Schaulustige behindern auch Rettungshelikopter

Die Schaulustigen bei Rettungseinsätzen werden immer mehr zum Problem. Das bekommt auch die Crew des ÖAMTC Rettungshubschraubers „Christophorus 9“ zu spüren. Die Gaffer würden sogar aufmüpfig auf Wegweisung reagieren.

Seit 5. April ist der „Christopherus 9“ am Dach der neuen Zentrale des Automobilclubs in der Baumgasse im dritten Bezirk stationiert. Bis Anfang August hat die Rettungsmannschaft von dort etwa 700 Einsätze geflogen, „Wien heute“ konnte einen Einsatz begleiten.

Schaulustige „steigen über den Patienten drüber“

Es ist 10.52 Uhr in der Zentrale, die Besatzung des „Christophorus 9“ hat bereits vier Einsätze geflogen. Kurz wäre Zeit zur Erholung, doch sofort kommt schon der nächste Alarm und es geht zu einem neuen Einsatz in Neustift bei Altlengbach.

Pilot Gerold Hofbauer fliegt seit 15 Jahren Rettungshubschrauber. Einsätze in der Stadt sind immer schwierig, meint er. Am mühsamsten sind aber inzwischen schaulustige und ignorante Passanten: „Klassische Situation wäre zum Beispiel, wenn man einen Patienten am Gehsteig versorgen muss. Man kann daneben landen, dann kommen Leute vorbei, steigen über den Patienten drüber und haben nicht einmal den Anstand, dass sie wirklich einen großen Bogen herum gehen oder stehenbleiben“.
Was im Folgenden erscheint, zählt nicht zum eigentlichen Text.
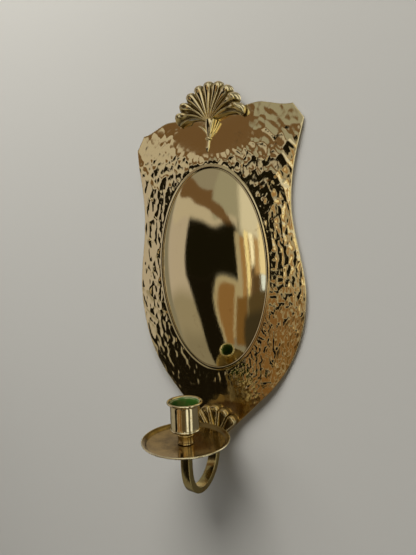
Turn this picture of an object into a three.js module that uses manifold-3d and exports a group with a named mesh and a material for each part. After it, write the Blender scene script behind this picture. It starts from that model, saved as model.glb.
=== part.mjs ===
// Wall sconce candle holder in brass, in millimetres, +Z up and -Y out from the wall.
// The origin is where the hook bears on the hanger strap: on the wall plane, on the centre line.
import * as THREE from "three";
import { mergeVertices } from "three/addons/utils/BufferGeometryUtils.js";
import Module from "manifold-3d";

const wasm = await Module();
wasm.setup();

// ---------------------------------------------------------------- driving dimensions

const GAP = 0.3; // left between two pieces that touch or slide

// Back plate: one sheet, hammered outside a pressed oval boss
const PLATE_WIDTH = 182; // across the outer points of the top corners
const PLATE_HEIGHT = 305; // from the tip to the crests of the top edge
const PLATE_TOP = 30; // the crests above the hook
const SHEET = 1; // thickness of the sheet
const WALL_GAP = 5; // from the wall to the back of the sheet
const CREST_APART = 96; // between the two crests of the top edge
const CREST_DIP = 4; // fall of the top edge between the crests
const SHOULDER_FALL = 7.4; // from a crest down to the corner cut
const CORNER_CUT = [9.3, 13.1]; // width and height of the sloping corner cut
const WAIST_INSET = { left: 9, right: 12 }; // waist inside the outer points: the sides were cut by hand
const WAIST_DROP = 87; // waist below the crests
const HIP_INSET = 0.7; // hip inside the outer points, each side
const HIP_DROP = 163; // hip below the crests
const TAPER = 53; // half width and height of the straight taper above the tip

// Oval boss and the bead round it
const BOSS_SIDE_MARGIN = 34; // outer points to boss
const BOSS_TOP_MARGIN = 50.6; // crests to boss
const BOSS_TIP_MARGIN = 73.1; // boss to tip
const BOSS_RISE = 15; // height of its crown
const BOSS_FULLNESS = 2.6; // exponent of the crown's section
const BEAD_WIDTH = 3.4; // band of the bead round the boss
const BEAD_RISE = 0.9;

// Cast palmette at the head
const PALMETTE = {
  lobes: 9,
  step: THREE.MathUtils.degToRad(19.6),
  radius: 35.7, // of the middle lobe
  spread: 2.3, // how much longer the outermost lobes are
  notch: 4.2, // depth of the notches between the lobes
  root: 3.6, // height over the plate at the root
  crest: 6.8, // height over the plate at the curled tips
  groove: 2.2, // depth of the grooves between the lobes
  flute: 0, // depth of the hollow along each lobe
};
const PALMETTE_BELOW_CREST = 10; // fan centre below the crests
const PALMETTE_OFFSET = 2.8; // the casting sits a little right of the centre line
const PALMETTE_LEAN = THREE.MathUtils.degToRad(2); // and leans to the right
const STEM_LENGTH = 26; // fan centre to the tip of the tail, which is back on the centre line

// Cast shell at the foot
const SHELL = {
  lobes: 5,
  step: THREE.MathUtils.degToRad(19.5),
  radius: 35,
  spread: -1.5,
  notch: 4,
  root: 4.6,
  crest: 5.6,
  groove: 0.9,
  flute: 1.5,
};
const SHELL_ABOVE_TIP = 2.8; // fan centre above the tip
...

Gaffer fühlen sich auf den Schlips getreten

Rund zwei- bis dreihundert Menschen filmten und fotografierten einen Straßenbahnunfall in Simmering Anfang Juli. Das Verhalten sorgte bei Polizei und Feuerwehr für Aufregung - mehr dazu in Nach Unfall: Polizei warnt Schaulustige. Für die Rettungssanitäter, die mit voller Konzentration arbeiten, ist das nicht immer eine leichte Situation.
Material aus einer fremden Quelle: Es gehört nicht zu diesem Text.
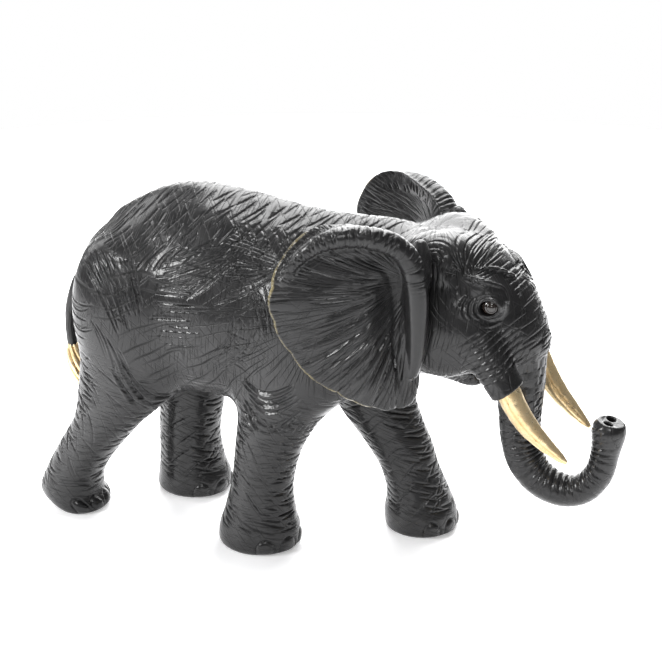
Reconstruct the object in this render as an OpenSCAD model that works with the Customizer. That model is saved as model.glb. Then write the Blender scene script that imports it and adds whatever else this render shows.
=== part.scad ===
// Striding elephant figure: a carved, glued-up wooden body with pegged-in ears, tusks, tail and eyes.
// +X runs from the tail to the trunk, +Y is the animal's left, +Z is up, and the soles stand on Z = 0.

/* [Figure] */
// Height of the back at the hips
hip_height = 180; // [150:1:220]
// Width of the barrel at its widest
barrel_width = 84; // [78:1:90]
// Distance between the centre lines of the two front feet
stance_front = 48; // [46:1:54]
// Distance between the centre lines of the two rear feet
stance_rear = 42; // [42:1:48]

/* [Ears] */
// Sweep of the right ear out from the line of the body, in degrees
ear_sweep_right = 28; // [24:1:32]
// Sweep of the left ear out from the line of the body, in degrees
ear_sweep_left = 25; // [22:1:30]
// Thickness of an ear at its middle
ear_thickness = 4.4; // [4:0.2:6]

/* [Tusks] */
// Diameter of a tusk where it leaves the lip
tusk_d = 11.6; // [10:0.2:13]
// Diameter of the tenon that holds a tusk in the head
tusk_tenon_d = 7; // [6:0.5:8]

/* [Tail] */
// Diameter of the tail at its root
tail_d = 7.6; // [6.6:0.2:9]
// Diameter of the peg that holds the tail in the rump
tail_peg_d = 5; // [4:0.5:5.5]

/* [Joinery] */
// Diameter of the dowels that hold the legs and the neck
dowel_d = 10; // [8:1:10]
// Diameter of the small dowels that hold the ears
pin_d = 5; // [4:0.5:5]
// Gap left for glue around a dowel, on the radius
glue_gap = 0.1; // [0.05:0.05:0.2]

/* [Hidden] */

LACQUER = [0.10, 0.10, 0.11];
GILT = [0.83, 0.64, 0.28];
BEECH = [0.78, 0.62, 0.42];
BEAD = [0.03, 0.03, 0.03];

LEFT = 1;
RIGHT = -1;

// Stations are drawn for a figure 180 high at the hips, and u scales them.
u = hip_height / 180;
body_steps = 36;
leg_steps = 28;
rod_steps = 20;

// Barrel stations: x, top, bottom, half width as a share of half the barrel's width
BARREL = [[-134, 122, 112, 0.10], [-132, 138, 96, 0.34], [-126, 149, 85, 0.60], [-112, 161, 78, 0.80],
          [-94, 172, 74, 0.90], [-76, 178.5, 71.5, 0.95], [-58, 180, 71, 0.99], [-38, 177.5, 71, 1.00],
          [-16, 174, 71.5, 0.96], [4, 172.5, 75, 0.89], [20, 172, 82, 0.79], [34, 172, 91, 0.69],
          [48, 170, 99, 0.62]];

// Leg stations: z, x, distance out from the foot's own line, half length, half width
LEG_FRONT_LEFT = [[0, 44, 0, 17.5, 17], [3, 44.5, 0, 19.2, 18.5], [10, 44, 0, 19.2, 18.5],
                  [20, 42.5, 0, 16.5, 16.5], [33, 37.5, 0, 15.5, 15], [46, 31, 0, 18, 15],
                  [62, 21, 0, 21.5, 15.5], [82, 11, 0, 25, 16], [104, 5, -2, 26, 17],
                  [128, 4, -4, 22, 13]];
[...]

Oft muss die Polizei einschreiten und die Leute weghalten, „sonst kann man nicht in Ruhe arbeiten“, so Hofbauer. Flugretter Rene Adler ist Sanitäter, Copilot und auch für die Sicherheit am Boden zuständig. Er hat regelmäßig mit Gaffern und Selfie-Fotografen zu tun: „Die Reaktionen sind total unterschiedlich. Einige Leute fühlen sich dann vor den Schlips getreten, sind dann vielleicht etwas aufmüpfig oder frech. Zu einem gewissen Grad stumpft man dann ab, weil man auch gar keine Zeit hat, sich darauf zu fokussieren.“

Psychologen sprechen von „Bystander-Effekt“

Die Psychologin Brigitte Lueger-Schuster von der Universität Wien sieht mehrere Gründe für das Verhalten der Schaulustigen. Vor allem die Anonymität der Großstadt würde da zu tragen kommen. „Da gibt es einen Effekt, der heißt Bystander-Effekt oder Zeugen-Effekt. Je mehr Menschen sich versammeln, desto stärker wirkt die Gruppendynamik und desto größer wird die Anonymität“ - mehr dazu in Psychologin: Schaulustigen fehlt Empathie.

Der Einsatz in Neustift ist vorbei, bevor er überhaupt richtig begonnen hat. Der abgestürzte Bauarbeiter, der anfangs seine Beine nicht mehr spürte, kann doch vom Rettungswagen versorgt werden. Die Crew von „Christophorus 9“ dreht ab und fliegt zum Stützpunkt zurück - bereit für neue Einsätze. Hoffentlich ohne Behinderung durch Schaulustige.